Microsoft to open source more of .NET, and bring it to Linux, Mac OS X

Microsoft is porting its server-side .NET stack to Linux and Mac OS X, and is making more of that stack available as open source.
Written by Mary Jo Foley, Senior Contributing Editor

Microsoft is planning to open source the full server-side .NET core stack and to take that open-sourced .NET core to Linux and Mac OS X, alongside Windows.


Microsoft officials announced the company's latest .NET programming-model plans on the opening day of the Connect(); developer-focused event on November 12.

In April 2014, Microsoft announced plans to open source a number of its developer technologies, including ASP.NET, the Roslyn .NET compiler platform, the .NET Micro Framework, .NET Rx and the VB and C# programming languages. Microsoft officials said they planned to make these technologies available via a newly created .Net Foundation.

Today, the company is adding more pieces of .NET to its open-source list under the MIT open-source license, including the .NET Common Language Runtime (CLR), the just-in-time compiler, garbage collector and Base Class libraries. Microsoft also is pledging to work with partner Xamarin -- which has made .NET available on other platforms -- to "bring together the Mono runtime work and our work and converge them over time," said Soma Somasegar, the Corporate Vice President of Microsoft's Developer Division.

Microsoft will port the core server-side .NET runtime so that it runs across Windows, Linux and the Mac. This will allow developers to build ASP.NET 5.0 applications that can be deployed and run on Windows, Linux and/or Mac environments. (Microsoft is still expecting most .NET developers to deploy their server-side apps on Windows and Linux, but is providing Mac compatibility mainly for the development environment choice, officials said.)

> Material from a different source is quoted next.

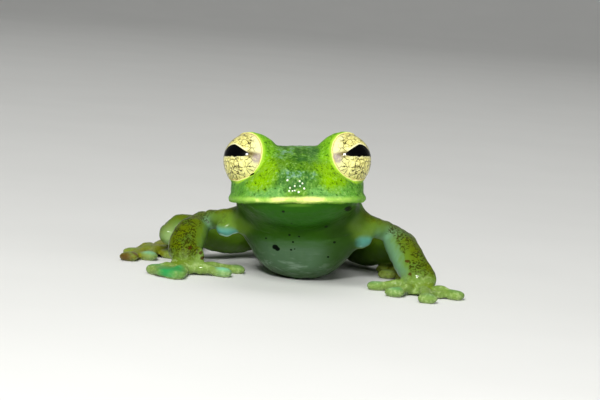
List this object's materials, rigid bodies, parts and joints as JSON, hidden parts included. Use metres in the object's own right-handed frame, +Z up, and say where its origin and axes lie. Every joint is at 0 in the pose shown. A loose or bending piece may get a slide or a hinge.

Microsoft is using GitHub for hosting the core framework porting and open-sourcing work.

"We want to have a comprehensive and complete dev offering for folks working on any kind of application," Somasegar said.

Microsoft's next-generation server-side Web-development framework, ASP.NET 5.0, already has been shown running on Linux and OS X.

Microsoft is not planning to open source the client side .NET stack, which means it won't be open sourcing libraries specific to the client such as Windows Presentation Foundation (WPF) and Windows Forms, Somasegar confirmed. (Yes, WPF is back, and a new version of it will be part of Visual Studio 2015, due out next year, Microsoft officials have confirmed.)

Microsoft is kicking off work on these new open-sourcing and porting initiatives today, but the fruits of the work won't be available until some time in the coming months, officials said. 

Microsoft and Xamarin are annoucing a new "streamlined experience" for installing Xamarin from Visual Studio, as well as the addition of Visual Studio support to Xamarin's free Xamarin Starter Edition product. (Starter Edition is for "indie" developers with five or fewer employees who want to build iOS or Android apps using C#.)

Microsoft is not planning to open source the client side .NET stack, which means certain pieces like the Windows Presentation Foundation (WPF) and Windows Forms won't be going open source, Somasegar confirmed.